Domestic production units maintained steady operations in late February, unchanged from the period before the Chinese New Year holiday. Sinochem Quanzhou is slated to resume normal operations in March after a two-month slowdown. Shenghong's CDU operating rate saw a slight reduction, affecting downstream reformers minimally, with no significant changes observed in other units.

 

Downstream sectors provided considerable negative feedback. Zhejiang Petrochemical's Phase I phenol plant was shut down, and Mitsui is planning further rate reductions at its phenol unit in March. Zhongxin is restarting Phase II but plans to shut down Phase I, while PC Jilin is heading towards permanent closure. In the styrene sector, facilities like Hengli and Baofeng have ceased operations, with Haoyuan and Hainan scheduling shutdowns by the end of the month. Guangdong Petrochemical is looking to increase its rate, whereas Sinochem Quanzhou plans a reduction. In the aniline sector, Wanhua, Fuqiang, and Huatai are planning March shutdowns.
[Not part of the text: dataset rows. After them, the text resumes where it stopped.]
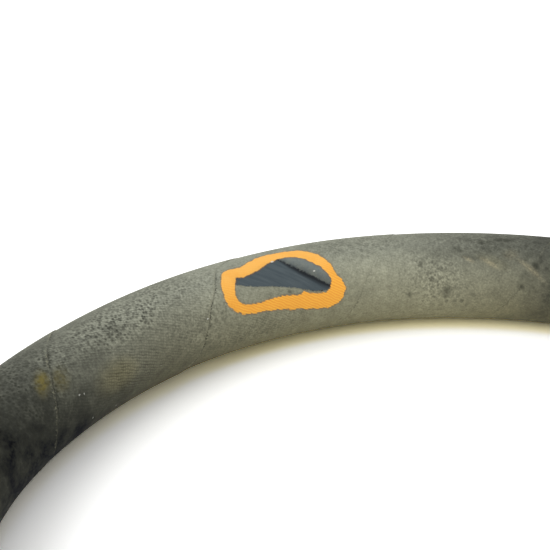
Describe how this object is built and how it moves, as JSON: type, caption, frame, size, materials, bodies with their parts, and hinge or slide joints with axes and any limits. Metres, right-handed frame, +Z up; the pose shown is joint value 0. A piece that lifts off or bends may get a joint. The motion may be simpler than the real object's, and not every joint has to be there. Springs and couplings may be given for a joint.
{
  "type": "hydraulic hose assembly",
  "caption": "Wire-reinforced rubber hydraulic hose bent into a U, with a crimped straight coupling and a free-turning cone-seat swivel nut on each end.",
  "frame": {"origin": "on the floor, at the middle of the box round the two couplings", "axes": "+Z up, -Y the way the couplings point, +X from coupling B to coupling A"},
  "size_m": [0.3276, 0.3547, 0.0376],
  "materials": {
    "tube_rubber": "smooth black oil-proof rubber",
    "textile": "plain rubberised textile",
    "ply_wire": "brass-plated spring wire, wound in a spiral",
    "cushion_rubber": "thin rubber layer",
    "cover_rubber": "weathered grey-brown rubber with a cloth-wrap pattern",
    "plated_steel": "turned and zinc-plated steel",
    "spring_steel": "drawn spring wire"
  },
  "bodies": {
    "hose": {"inner_tube": "tube_rubber", "textile_ply": "textile", "wire_ply_1": "ply_wire", "wire_ply_2": "ply_wire", "wire_ply_3": "ply_wire", "wire_ply_4": "ply_wire", "cushion_layer_1": "cushion_rubber", "cushion_layer_2": "cushion_rubber", "cushion_layer_3": "cushion_rubber", "hose_cover": "cover_rubber", "insert_a": "plated_steel", "ferrule_a": "plated_steel", "insert_b": "plated_steel", "ferrule_b": "plated_steel"},
    "swivel_a": {"swivel_nut_a": "plated_steel", "retaining_wire_a": "spring_steel"},
    "swivel_b": {"swivel_nut_b": "plated_steel", "retaining_wire_b": "spring_steel"}
  },
  "joints": [
    {"name": "swivel_a_turn", "type": "hinge", "parent": "hose", "child": "swivel_a", "pos_m": [0.145, -0.03, 0.0188], "axis": [0, -1, 0], "continuous": true},
    {"name": "swivel_b_turn", "type": "hinge", "parent": "hose", "child": "swivel_b", "pos_m": [-0.145, -0.03, 0.0188], "axis": [0, -1, 0], "continuous": true}
  ]
}
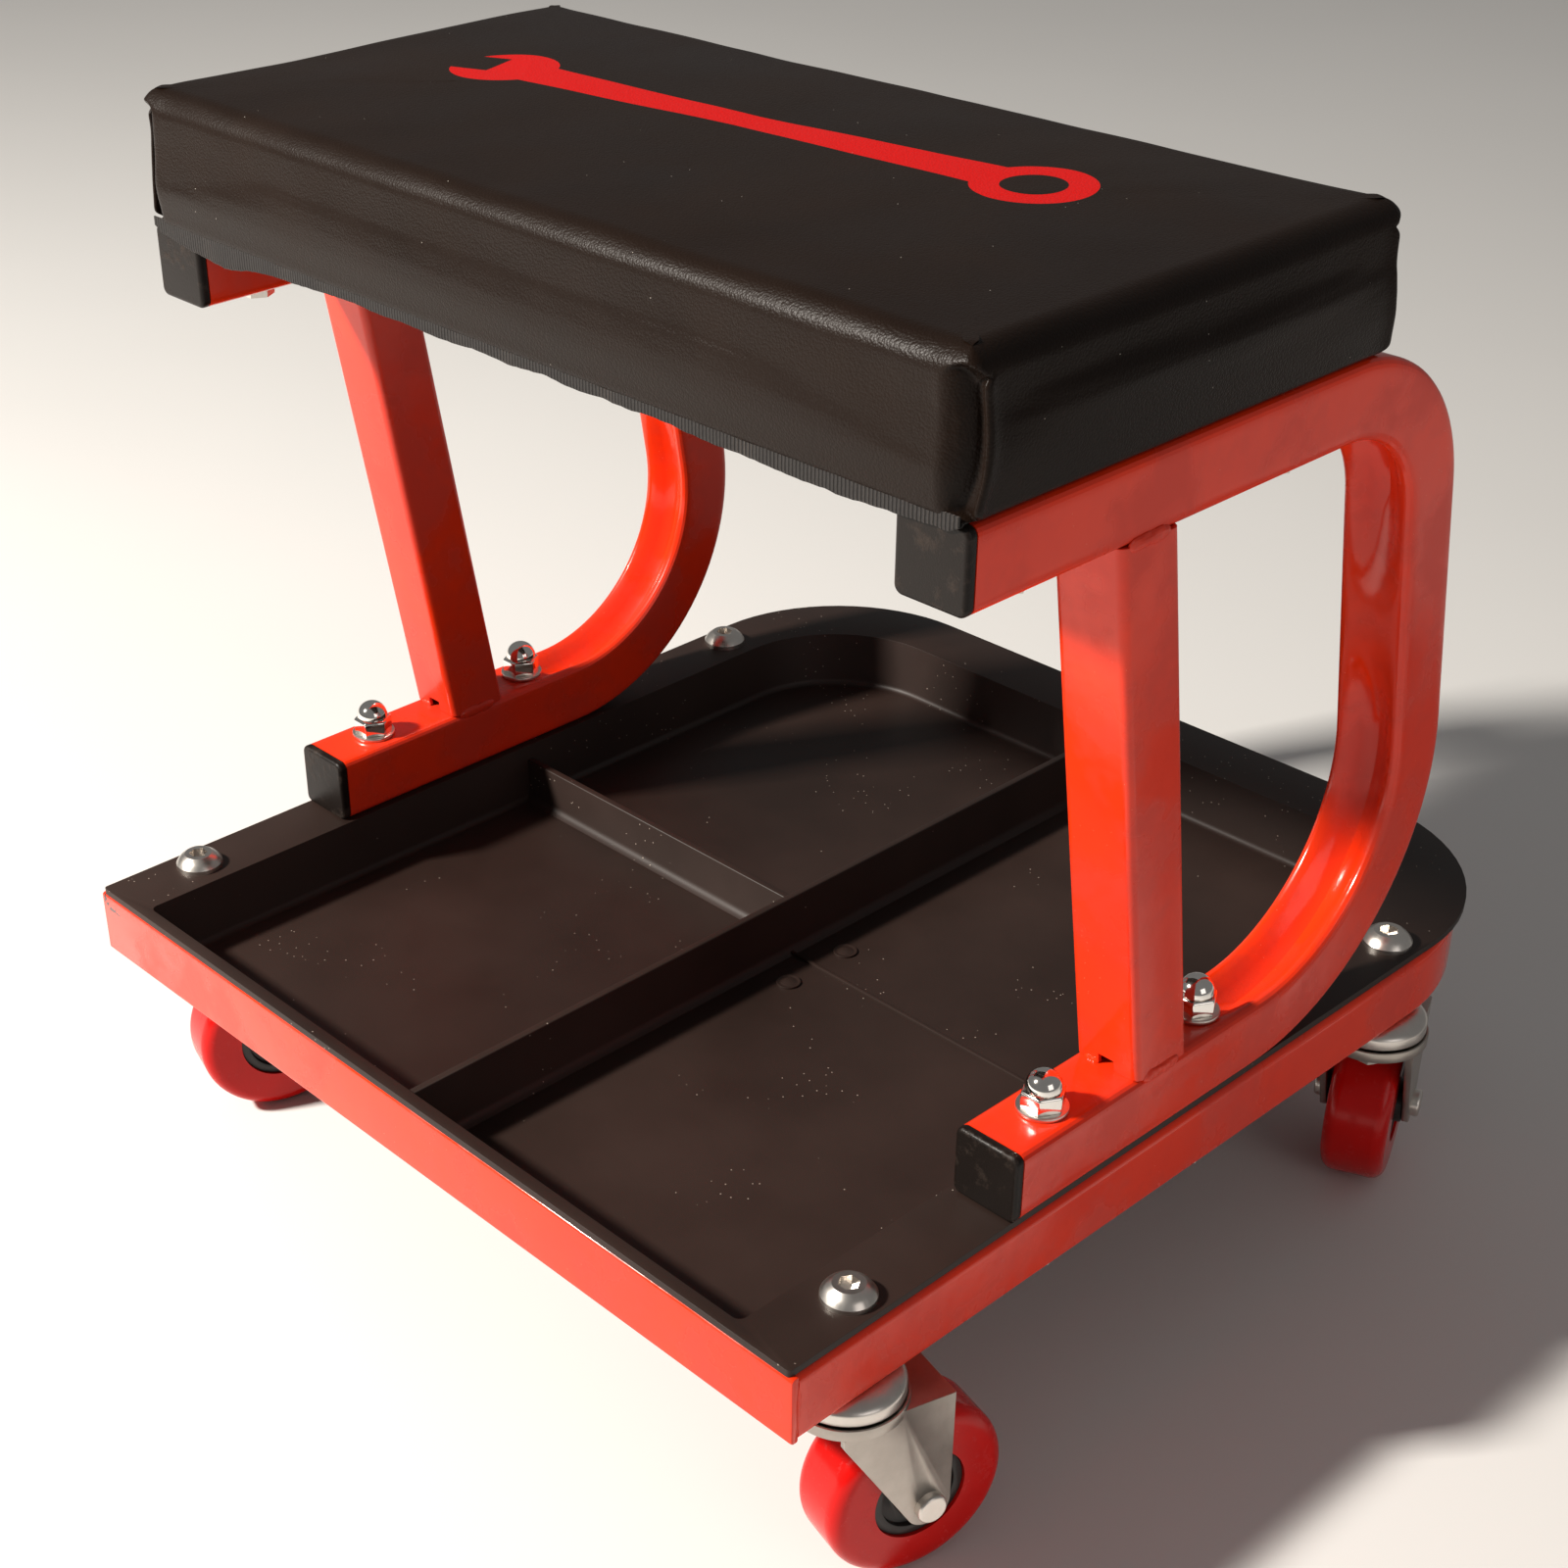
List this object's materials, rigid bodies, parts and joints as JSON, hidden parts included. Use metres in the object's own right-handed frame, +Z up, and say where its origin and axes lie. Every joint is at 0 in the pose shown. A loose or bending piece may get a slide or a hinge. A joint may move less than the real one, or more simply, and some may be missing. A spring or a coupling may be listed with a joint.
{
  "type": "mechanic's roller seat",
  "caption": "Padded bench seat on two bent square-tube side frames over a divided tool tray, rolling on small swivel casters.",
  "frame": {"origin": "on the floor, under the middle of the base: the bottom centre of the bounding box with the casters at rest", "axes": "+Z up, +X to the sitter's right, +Y to the back, where the base has its round corners; the sitter faces -Y"},
  "size_m": [0.3924, 0.397, 0.3985],
  "materials": {
    "red_paint": "gloss orange-red stoved enamel",
    "tray_plastic": "satin black moulding, scuffed on the floor",
    "cap_plastic": "satin black moulding",
    "zinc": "bright zinc plate",
    "chrome": "polished",
    "bearing_steel": "polished balls",
    "plywood": "sanded plywood",
    "foam": "open-cell foam",
    "vinyl": "fine-grained black vinyl",
    "lining": "black woven ribbed lining",
    "hub_plastic": "black moulding",
    "tyre": "glossy red polyurethane"
  },
  "bodies": {
    "frame": {"base_tube": "red_paint", "front_bar": "red_paint", "c_frame_left": "red_paint", "c_frame_right": "red_paint", "strut_left": "red_paint", "strut_right": "red_paint", "tool_tray": "tray_plastic", "lower_end_cap_left": "cap_plastic", "lower_end_cap_right": "cap_plastic", "upper_end_cap_left": "cap_plastic", "upper_end_cap_right": "cap_plastic", "c_frame_bolts": "zinc", "c_frame_washers": "zinc", "seat_bolts": "zinc", "seat_t_nuts": "zinc", "caster_bolts": "zinc", "caster_lock_nuts": "zinc", "lining_staples": "zinc", "acorn_nuts": "chrome", "seat_board": "plywood", "seat_foam": "foam", "seat_cover": "vinyl", "seat_lining": "lining", "caster_front_left_cup": "zinc", "caster_front_left_king_pin": "zinc", "caster_front_left_balls": "bearing_steel", "caster_front_right_cup": "zinc", "caster_front_right_king_pin": "zinc", "caster_front_right_balls": "bearing_steel", "caster_rear_left_cup": "zinc", "caster_rear_left_king_pin": "zinc", "caster_rear_left_balls": "bearing_steel", "caster_rear_right_cup": "zinc", "caster_rear_right_king_pin": "zinc", "caster_rear_right_balls": "bearing_steel"},
    "swivel_front_left": {"caster_front_left_fork": "zinc", "caster_front_left_axle": "zinc", "caster_front_left_sleeve": "zinc"},
    "wheel_front_left": {"caster_front_left_hub": "hub_plastic", "caster_front_left_tread": "tyre"},
    "swivel_front_right": {"caster_front_right_fork": "zinc", "caster_front_right_axle": "zinc", "caster_front_right_sleeve": "zinc"},
    "wheel_front_right": {"caster_front_right_hub": "hub_plastic", "caster_front_right_tread": "tyre"},
    "swivel_rear_left": {"caster_rear_left_fork": "zinc", "caster_rear_left_axle": "zinc", "caster_rear_left_sleeve": "zinc"},
    "wheel_rear_left": {"caster_rear_left_hub": "hub_plastic", "caster_rear_left_tread": "tyre"},
    "swivel_rear_right": {"caster_rear_right_fork": "zinc", "caster_rear_right_axle": "zinc", "caster_rear_right_sleeve": "zinc"},
    "wheel_rear_right": {"caster_rear_right_hub": "hub_plastic", "caster_rear_right_tread": "tyre"}
  },
  "joints": [
    {"name": "swivel_front_left_turn", "type": "hinge", "parent": "frame", "child": "swivel_front_left", "pos_m": [-0.171, -0.1625, 0.075], "axis": [0, 0, 1], "continuous": true},
    {"name": "wheel_front_left_spin", "type": "hinge", "parent": "swivel_front_left", "child": "wheel_front_left", "pos_m": [-0.16497, -0.14239, 0.03175], "axis": [-0.9578, 0.2874, 0], "continuous": true},
    {"name": "swivel_front_right_turn", "type": "hinge", "parent": "frame", "child": "swivel_front_right", "pos_m": [0.171, -0.1625, 0.075], "axis": [0, 0, 1], "continuous": true},
    {"name": "wheel_front_right_spin", "type": "hinge", "parent": "swivel_front_right", "child": "wheel_front_right", "pos_m": [0.17622, -0.14216, 0.03175], "axis": [-0.9686, 0.2487, 0], "continuous": true},
    {"name": "swivel_rear_left_turn", "type": "hinge", "parent": "frame", "child": "swivel_rear_left", "pos_m": [-0.171, 0.1145, 0.075], "axis": [0, 0, 1], "continuous": true},
    {"name": "wheel_rear_left_spin", "type": "hinge", "parent": "swivel_rear_left", "child": "wheel_rear_left", "pos_m": [-0.17622, 0.13484, 0.03175], "axis": [-0.9686, -0.2487, 0], "continuous": true},
    {"name": "swivel_rear_right_turn", "type": "hinge", "parent": "frame", "child": "swivel_rear_right", "pos_m": [0.171, 0.1145, 0.075], "axis": [0, 0, 1], "continuous": true},
    {"name": "wheel_rear_right_spin", "type": "hinge", "parent": "swivel_rear_right", "child": "wheel_rear_right", "pos_m": [0.16263, 0.13376, 0.03175], "axis": [-0.9171, -0.3987, 0], "continuous": true}
  ]
}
Consequently, the overall downstream operating rates have dropped compared to the previous month, alleviating some of the immediate pressure on benzene. With maintenance scheduled in April by both domestic and international producers, a reduction in benzene supply is anticipated, while high import prices are likely to quickly narrow the monthly benzene spread.

 

Fundamentally, from late February, operating rates for both styrene and phenol are expected to decline, slightly weakening benzene demand. Despite active profit-taking shipments, the outlook for March and April suggests limited potential for further price drops, supported by high import costs and sustained strong downstream demand.